Problem details: The lines to return are those from the one containing "obj.data.transform(obj.matrix_world)" down to the one containing "imported = [obj", inclusive; return them exactly and nothing else.

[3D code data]
•••

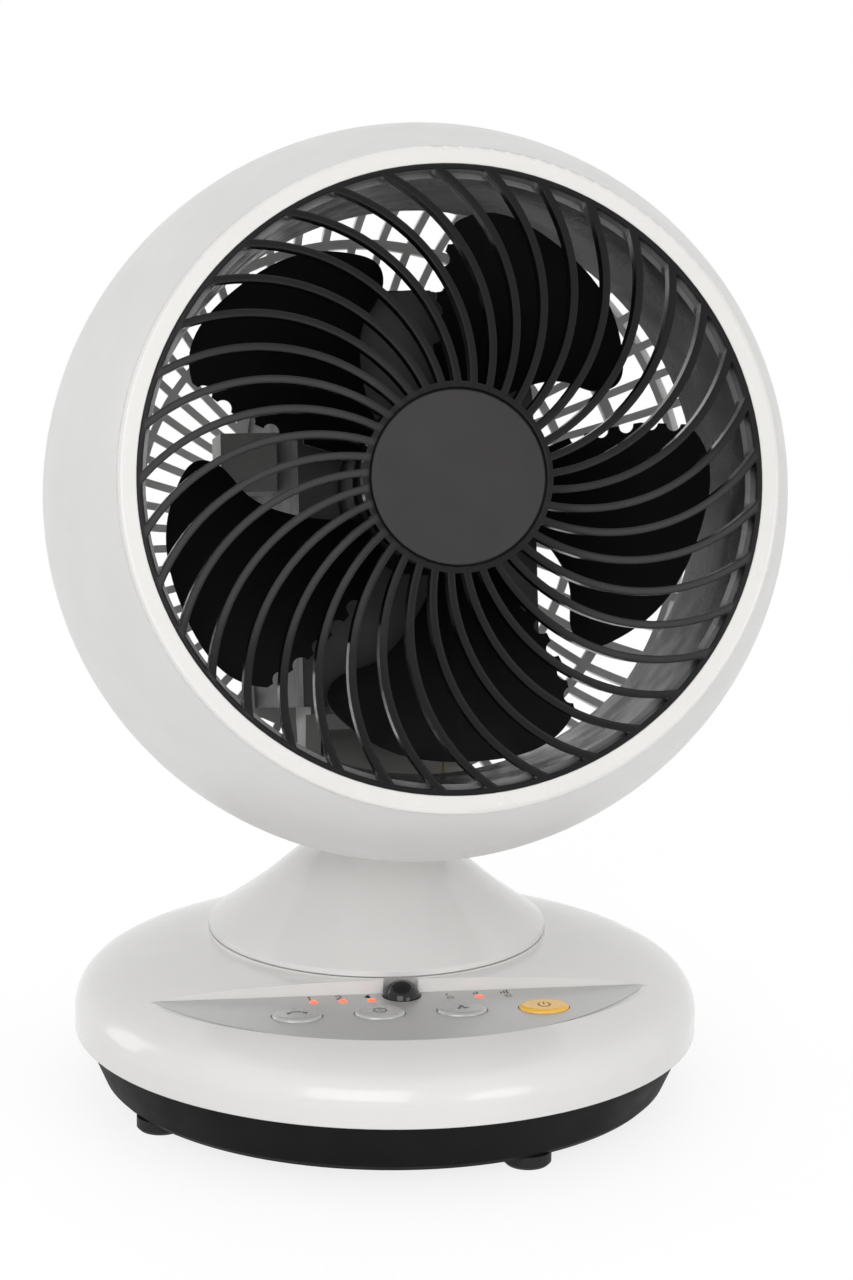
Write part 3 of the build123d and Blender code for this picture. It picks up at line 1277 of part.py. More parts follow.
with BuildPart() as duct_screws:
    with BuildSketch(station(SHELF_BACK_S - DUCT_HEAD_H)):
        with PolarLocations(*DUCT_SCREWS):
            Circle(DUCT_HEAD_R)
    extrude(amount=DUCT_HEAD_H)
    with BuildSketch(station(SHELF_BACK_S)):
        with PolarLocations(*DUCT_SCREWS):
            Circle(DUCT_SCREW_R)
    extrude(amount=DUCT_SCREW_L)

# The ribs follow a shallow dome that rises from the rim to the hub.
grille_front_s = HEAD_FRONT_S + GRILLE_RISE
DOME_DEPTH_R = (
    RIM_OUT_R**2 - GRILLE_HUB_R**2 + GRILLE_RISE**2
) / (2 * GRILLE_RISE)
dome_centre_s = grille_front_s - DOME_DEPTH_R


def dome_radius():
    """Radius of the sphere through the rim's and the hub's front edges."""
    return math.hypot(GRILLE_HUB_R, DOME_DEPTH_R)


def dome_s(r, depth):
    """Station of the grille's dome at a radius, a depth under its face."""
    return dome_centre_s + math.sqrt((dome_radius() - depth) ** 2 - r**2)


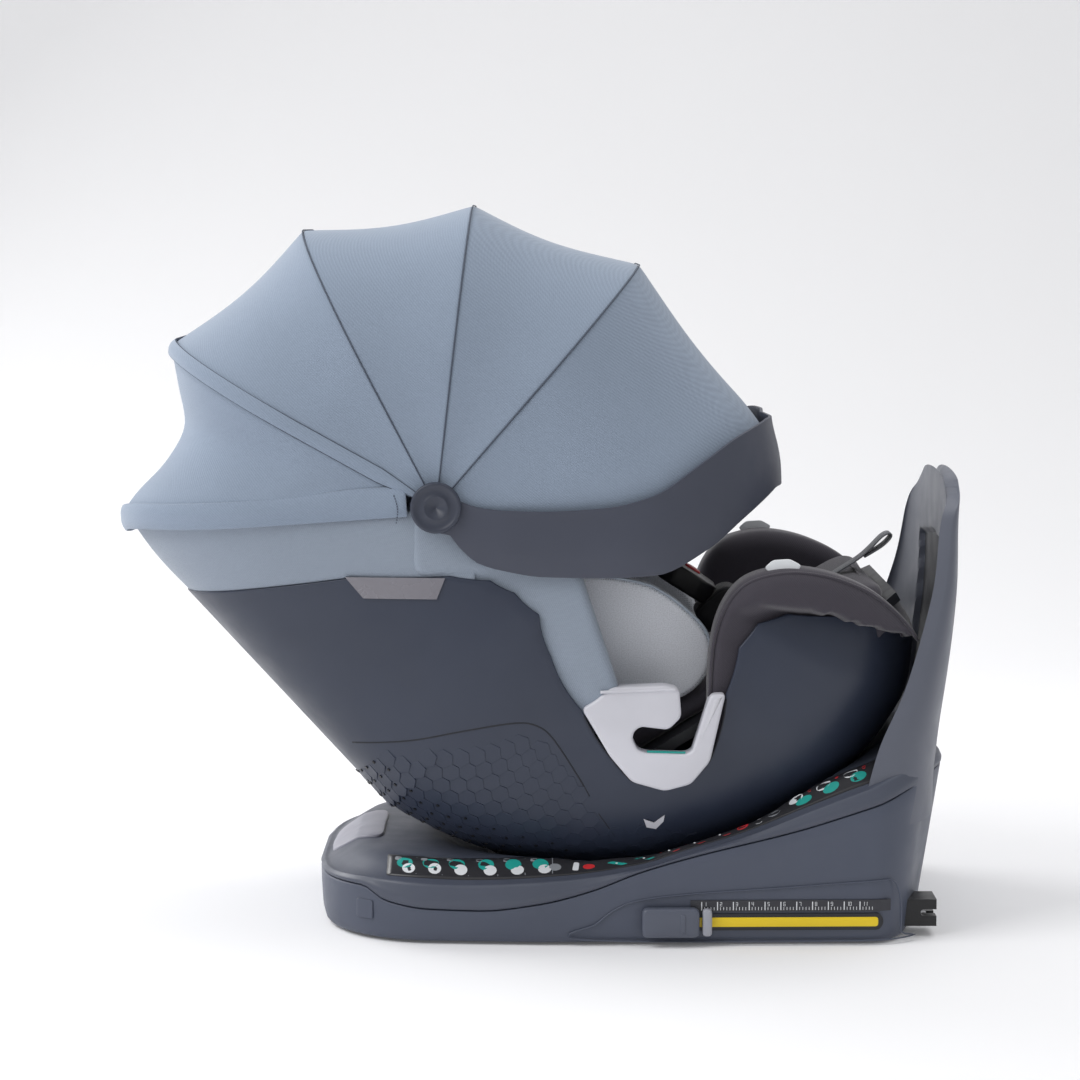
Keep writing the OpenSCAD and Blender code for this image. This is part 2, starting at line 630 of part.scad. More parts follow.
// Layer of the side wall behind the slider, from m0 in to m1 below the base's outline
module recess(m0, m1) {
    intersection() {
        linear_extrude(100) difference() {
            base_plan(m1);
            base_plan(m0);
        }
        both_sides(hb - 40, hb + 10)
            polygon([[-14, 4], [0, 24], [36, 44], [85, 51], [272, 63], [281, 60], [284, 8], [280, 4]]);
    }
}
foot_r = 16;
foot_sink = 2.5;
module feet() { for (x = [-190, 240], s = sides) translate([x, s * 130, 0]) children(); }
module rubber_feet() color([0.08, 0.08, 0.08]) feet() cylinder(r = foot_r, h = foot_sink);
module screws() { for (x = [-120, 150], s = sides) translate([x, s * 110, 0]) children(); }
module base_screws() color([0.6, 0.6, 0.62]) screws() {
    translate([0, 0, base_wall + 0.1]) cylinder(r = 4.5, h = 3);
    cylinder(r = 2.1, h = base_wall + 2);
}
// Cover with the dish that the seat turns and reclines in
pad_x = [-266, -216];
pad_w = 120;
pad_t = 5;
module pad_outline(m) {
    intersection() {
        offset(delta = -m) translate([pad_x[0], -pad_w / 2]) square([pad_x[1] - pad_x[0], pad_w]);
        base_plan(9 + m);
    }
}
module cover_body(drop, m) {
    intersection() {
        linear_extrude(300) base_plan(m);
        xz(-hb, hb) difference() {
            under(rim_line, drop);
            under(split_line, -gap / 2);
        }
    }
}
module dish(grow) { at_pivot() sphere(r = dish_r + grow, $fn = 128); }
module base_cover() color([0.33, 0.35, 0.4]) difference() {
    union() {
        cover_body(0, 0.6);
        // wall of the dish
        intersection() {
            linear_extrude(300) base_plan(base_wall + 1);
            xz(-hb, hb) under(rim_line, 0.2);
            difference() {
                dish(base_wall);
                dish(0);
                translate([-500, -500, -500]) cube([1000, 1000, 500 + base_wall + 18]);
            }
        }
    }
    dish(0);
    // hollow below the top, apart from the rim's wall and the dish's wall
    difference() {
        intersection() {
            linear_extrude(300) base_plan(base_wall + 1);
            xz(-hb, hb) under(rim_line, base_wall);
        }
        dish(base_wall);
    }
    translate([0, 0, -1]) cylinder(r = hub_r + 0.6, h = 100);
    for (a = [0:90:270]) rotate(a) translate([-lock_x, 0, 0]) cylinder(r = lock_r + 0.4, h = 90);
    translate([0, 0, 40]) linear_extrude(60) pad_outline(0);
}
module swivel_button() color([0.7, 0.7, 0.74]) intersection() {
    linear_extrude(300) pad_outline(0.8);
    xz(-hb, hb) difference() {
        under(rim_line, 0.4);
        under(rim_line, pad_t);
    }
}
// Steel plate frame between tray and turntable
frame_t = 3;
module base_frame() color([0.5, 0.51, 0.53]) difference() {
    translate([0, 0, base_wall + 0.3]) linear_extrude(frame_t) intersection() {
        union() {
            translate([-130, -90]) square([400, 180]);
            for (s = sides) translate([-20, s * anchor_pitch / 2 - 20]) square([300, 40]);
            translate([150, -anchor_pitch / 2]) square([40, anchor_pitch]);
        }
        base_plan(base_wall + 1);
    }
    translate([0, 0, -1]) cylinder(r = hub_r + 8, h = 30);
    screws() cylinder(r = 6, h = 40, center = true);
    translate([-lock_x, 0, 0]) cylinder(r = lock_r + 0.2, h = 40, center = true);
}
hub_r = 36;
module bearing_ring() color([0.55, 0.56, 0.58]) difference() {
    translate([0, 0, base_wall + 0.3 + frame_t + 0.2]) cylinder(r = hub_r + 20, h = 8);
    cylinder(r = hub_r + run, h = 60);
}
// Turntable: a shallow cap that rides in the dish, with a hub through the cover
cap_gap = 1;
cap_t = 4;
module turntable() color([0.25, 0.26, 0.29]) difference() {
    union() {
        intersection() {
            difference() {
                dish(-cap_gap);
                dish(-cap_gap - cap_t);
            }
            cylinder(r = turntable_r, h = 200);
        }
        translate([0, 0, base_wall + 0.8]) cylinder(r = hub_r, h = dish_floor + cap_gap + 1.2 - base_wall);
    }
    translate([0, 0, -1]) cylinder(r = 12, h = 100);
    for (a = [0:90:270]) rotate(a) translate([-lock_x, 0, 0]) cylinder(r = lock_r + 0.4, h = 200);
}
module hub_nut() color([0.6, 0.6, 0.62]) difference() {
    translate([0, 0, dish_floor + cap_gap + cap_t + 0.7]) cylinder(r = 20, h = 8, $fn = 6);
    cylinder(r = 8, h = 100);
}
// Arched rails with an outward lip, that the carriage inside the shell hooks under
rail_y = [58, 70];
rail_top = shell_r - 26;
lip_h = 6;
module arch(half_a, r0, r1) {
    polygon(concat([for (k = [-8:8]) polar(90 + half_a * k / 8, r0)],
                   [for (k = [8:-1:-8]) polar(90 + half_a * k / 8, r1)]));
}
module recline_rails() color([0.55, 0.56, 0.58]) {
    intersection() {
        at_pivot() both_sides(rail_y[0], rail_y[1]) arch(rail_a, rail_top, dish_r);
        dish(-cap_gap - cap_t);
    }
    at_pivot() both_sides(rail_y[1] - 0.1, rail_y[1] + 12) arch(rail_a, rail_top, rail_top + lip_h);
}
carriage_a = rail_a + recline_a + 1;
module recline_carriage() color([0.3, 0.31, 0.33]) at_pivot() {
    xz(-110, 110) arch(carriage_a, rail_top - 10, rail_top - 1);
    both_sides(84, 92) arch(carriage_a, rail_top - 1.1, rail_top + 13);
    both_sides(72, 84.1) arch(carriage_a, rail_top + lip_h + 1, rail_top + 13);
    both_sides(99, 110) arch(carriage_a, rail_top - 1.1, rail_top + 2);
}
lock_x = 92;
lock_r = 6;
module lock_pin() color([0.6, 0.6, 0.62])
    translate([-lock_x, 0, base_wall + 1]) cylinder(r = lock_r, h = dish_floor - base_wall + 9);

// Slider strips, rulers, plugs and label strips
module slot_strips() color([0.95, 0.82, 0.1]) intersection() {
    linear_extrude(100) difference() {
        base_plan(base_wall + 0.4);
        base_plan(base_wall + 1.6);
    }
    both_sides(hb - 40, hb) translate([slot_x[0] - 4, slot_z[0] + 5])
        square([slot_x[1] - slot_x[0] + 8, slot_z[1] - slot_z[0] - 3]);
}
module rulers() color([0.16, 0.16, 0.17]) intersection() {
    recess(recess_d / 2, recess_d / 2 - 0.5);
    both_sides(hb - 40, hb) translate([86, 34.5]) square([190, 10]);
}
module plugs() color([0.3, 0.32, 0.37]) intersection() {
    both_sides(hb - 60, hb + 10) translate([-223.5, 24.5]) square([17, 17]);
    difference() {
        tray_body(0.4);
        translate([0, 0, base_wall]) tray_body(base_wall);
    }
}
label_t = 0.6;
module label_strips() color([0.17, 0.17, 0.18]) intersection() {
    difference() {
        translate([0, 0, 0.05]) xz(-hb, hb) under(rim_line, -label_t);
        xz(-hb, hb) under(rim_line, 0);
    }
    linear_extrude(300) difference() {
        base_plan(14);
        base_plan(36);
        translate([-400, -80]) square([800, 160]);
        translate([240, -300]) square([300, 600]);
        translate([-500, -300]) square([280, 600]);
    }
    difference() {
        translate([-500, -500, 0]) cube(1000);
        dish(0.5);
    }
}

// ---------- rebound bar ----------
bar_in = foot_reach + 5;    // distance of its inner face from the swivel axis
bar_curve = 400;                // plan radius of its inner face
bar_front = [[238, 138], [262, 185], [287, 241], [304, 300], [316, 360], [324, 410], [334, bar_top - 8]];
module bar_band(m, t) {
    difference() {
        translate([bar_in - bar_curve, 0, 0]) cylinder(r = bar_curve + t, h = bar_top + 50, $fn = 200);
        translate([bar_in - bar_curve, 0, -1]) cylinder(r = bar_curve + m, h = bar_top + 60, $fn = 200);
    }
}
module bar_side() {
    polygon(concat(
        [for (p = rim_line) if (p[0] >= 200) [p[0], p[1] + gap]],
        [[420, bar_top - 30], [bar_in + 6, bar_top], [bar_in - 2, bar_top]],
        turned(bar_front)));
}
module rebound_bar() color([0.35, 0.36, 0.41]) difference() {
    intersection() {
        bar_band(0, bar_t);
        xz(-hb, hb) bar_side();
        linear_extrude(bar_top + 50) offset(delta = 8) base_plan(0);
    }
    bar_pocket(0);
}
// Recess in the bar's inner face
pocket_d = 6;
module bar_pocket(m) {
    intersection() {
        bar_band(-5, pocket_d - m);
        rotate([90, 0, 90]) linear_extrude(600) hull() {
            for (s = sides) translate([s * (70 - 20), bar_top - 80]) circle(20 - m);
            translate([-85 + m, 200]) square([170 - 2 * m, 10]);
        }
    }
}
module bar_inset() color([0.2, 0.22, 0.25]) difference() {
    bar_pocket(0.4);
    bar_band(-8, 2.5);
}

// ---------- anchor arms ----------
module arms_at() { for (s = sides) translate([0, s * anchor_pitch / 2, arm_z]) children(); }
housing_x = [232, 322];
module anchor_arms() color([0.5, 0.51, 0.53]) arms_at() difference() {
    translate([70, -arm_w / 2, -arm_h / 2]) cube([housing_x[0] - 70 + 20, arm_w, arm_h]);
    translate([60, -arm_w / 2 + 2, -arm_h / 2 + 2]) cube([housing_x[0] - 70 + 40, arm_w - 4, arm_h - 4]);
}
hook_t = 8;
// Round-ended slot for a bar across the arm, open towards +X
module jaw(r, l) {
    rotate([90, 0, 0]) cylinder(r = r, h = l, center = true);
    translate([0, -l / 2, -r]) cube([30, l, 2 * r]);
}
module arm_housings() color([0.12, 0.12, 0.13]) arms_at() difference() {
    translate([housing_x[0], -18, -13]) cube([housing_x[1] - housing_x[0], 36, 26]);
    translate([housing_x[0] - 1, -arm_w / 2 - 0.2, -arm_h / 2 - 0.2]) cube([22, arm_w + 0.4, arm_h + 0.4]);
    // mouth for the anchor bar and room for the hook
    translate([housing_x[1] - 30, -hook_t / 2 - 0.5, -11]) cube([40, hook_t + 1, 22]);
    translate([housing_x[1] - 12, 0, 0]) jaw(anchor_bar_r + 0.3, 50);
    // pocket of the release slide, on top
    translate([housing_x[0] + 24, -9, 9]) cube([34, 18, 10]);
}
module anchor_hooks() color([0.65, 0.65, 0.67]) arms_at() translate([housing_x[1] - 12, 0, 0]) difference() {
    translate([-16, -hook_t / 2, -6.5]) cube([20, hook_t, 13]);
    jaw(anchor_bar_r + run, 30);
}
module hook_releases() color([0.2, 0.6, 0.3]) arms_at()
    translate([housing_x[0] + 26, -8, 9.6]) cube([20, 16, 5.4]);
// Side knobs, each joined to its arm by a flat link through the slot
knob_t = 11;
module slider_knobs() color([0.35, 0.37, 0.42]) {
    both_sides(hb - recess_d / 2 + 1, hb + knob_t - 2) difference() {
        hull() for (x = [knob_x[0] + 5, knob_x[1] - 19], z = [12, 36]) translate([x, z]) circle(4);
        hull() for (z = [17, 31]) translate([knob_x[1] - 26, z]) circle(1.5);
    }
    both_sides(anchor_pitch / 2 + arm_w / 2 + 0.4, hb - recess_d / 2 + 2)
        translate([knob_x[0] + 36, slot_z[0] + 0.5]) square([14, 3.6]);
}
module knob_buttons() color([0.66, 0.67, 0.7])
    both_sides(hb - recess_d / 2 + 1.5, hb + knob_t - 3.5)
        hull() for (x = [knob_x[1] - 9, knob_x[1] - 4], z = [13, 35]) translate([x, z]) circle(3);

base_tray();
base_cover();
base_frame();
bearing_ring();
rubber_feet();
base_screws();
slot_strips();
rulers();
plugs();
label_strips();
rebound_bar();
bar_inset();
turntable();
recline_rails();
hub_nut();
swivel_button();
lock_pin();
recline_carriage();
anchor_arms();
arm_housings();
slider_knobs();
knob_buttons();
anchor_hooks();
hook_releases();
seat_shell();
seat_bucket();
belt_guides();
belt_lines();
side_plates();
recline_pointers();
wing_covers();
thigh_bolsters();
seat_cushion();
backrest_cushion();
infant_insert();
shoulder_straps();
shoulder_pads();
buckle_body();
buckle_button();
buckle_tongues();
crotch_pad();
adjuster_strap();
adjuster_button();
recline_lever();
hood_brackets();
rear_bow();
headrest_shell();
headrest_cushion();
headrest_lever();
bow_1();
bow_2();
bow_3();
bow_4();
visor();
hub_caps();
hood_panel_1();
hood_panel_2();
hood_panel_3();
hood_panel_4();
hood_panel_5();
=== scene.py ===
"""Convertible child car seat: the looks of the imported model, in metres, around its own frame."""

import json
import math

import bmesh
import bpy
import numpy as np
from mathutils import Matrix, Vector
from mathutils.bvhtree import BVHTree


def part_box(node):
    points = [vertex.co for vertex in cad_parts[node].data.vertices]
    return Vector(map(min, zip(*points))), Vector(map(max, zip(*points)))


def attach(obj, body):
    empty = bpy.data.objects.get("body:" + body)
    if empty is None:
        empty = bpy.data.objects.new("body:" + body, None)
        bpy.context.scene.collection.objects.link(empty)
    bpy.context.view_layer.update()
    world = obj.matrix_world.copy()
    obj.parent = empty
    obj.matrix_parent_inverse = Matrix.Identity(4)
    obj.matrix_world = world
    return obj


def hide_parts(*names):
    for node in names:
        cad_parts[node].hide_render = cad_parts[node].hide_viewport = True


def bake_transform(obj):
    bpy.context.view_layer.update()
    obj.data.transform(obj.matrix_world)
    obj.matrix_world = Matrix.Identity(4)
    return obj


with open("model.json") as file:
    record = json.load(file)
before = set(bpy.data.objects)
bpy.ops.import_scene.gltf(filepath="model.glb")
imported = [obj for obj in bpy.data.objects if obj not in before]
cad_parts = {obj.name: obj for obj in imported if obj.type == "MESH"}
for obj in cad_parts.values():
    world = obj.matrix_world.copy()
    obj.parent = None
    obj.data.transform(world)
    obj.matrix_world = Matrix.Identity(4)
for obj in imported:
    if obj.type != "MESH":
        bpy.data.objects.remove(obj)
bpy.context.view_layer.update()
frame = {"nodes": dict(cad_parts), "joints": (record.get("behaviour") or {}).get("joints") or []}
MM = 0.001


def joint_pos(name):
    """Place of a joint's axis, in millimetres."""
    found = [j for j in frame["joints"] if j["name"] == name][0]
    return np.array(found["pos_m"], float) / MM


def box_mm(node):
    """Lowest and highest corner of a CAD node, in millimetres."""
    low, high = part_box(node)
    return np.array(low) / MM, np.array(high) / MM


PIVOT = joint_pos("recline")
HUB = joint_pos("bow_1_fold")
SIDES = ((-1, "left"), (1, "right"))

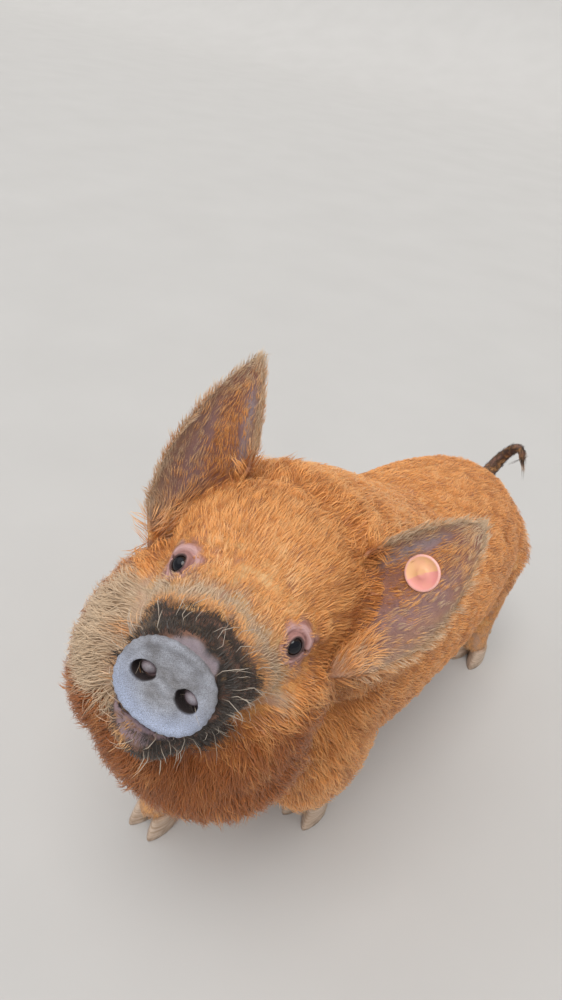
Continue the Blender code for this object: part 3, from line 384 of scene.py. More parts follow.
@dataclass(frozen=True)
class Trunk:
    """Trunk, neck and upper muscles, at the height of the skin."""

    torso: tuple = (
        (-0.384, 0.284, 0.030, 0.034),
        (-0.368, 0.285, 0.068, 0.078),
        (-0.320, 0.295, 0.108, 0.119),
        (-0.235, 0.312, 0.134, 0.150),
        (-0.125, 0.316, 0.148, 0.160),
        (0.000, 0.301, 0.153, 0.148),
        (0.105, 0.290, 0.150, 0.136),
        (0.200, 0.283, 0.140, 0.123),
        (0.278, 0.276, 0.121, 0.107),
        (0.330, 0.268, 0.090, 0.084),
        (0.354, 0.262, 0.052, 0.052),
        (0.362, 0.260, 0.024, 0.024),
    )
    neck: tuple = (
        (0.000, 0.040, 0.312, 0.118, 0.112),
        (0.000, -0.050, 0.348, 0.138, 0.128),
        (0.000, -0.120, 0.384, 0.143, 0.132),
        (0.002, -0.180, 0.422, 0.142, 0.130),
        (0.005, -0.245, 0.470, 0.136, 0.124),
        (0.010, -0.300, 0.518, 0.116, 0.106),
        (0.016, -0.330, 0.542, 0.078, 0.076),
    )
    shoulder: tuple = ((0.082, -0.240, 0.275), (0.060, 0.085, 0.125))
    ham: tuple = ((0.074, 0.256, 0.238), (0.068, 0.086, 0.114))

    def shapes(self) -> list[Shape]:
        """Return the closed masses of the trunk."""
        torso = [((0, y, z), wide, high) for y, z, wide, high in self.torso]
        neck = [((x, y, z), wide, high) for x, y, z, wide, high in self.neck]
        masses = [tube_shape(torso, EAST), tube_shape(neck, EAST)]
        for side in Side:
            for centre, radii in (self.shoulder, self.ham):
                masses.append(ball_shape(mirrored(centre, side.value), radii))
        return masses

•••

Output of the exercise:
    obj.data.transform(obj.matrix_world)
    obj.matrix_world = Matrix.Identity(4)
    return obj


with open("model.json") as file:
    record = json.load(file)
before = set(bpy.data.objects)
bpy.ops.import_scene.gltf(filepath="model.glb")
imported = [obj for obj in bpy.data.objects if obj not in before]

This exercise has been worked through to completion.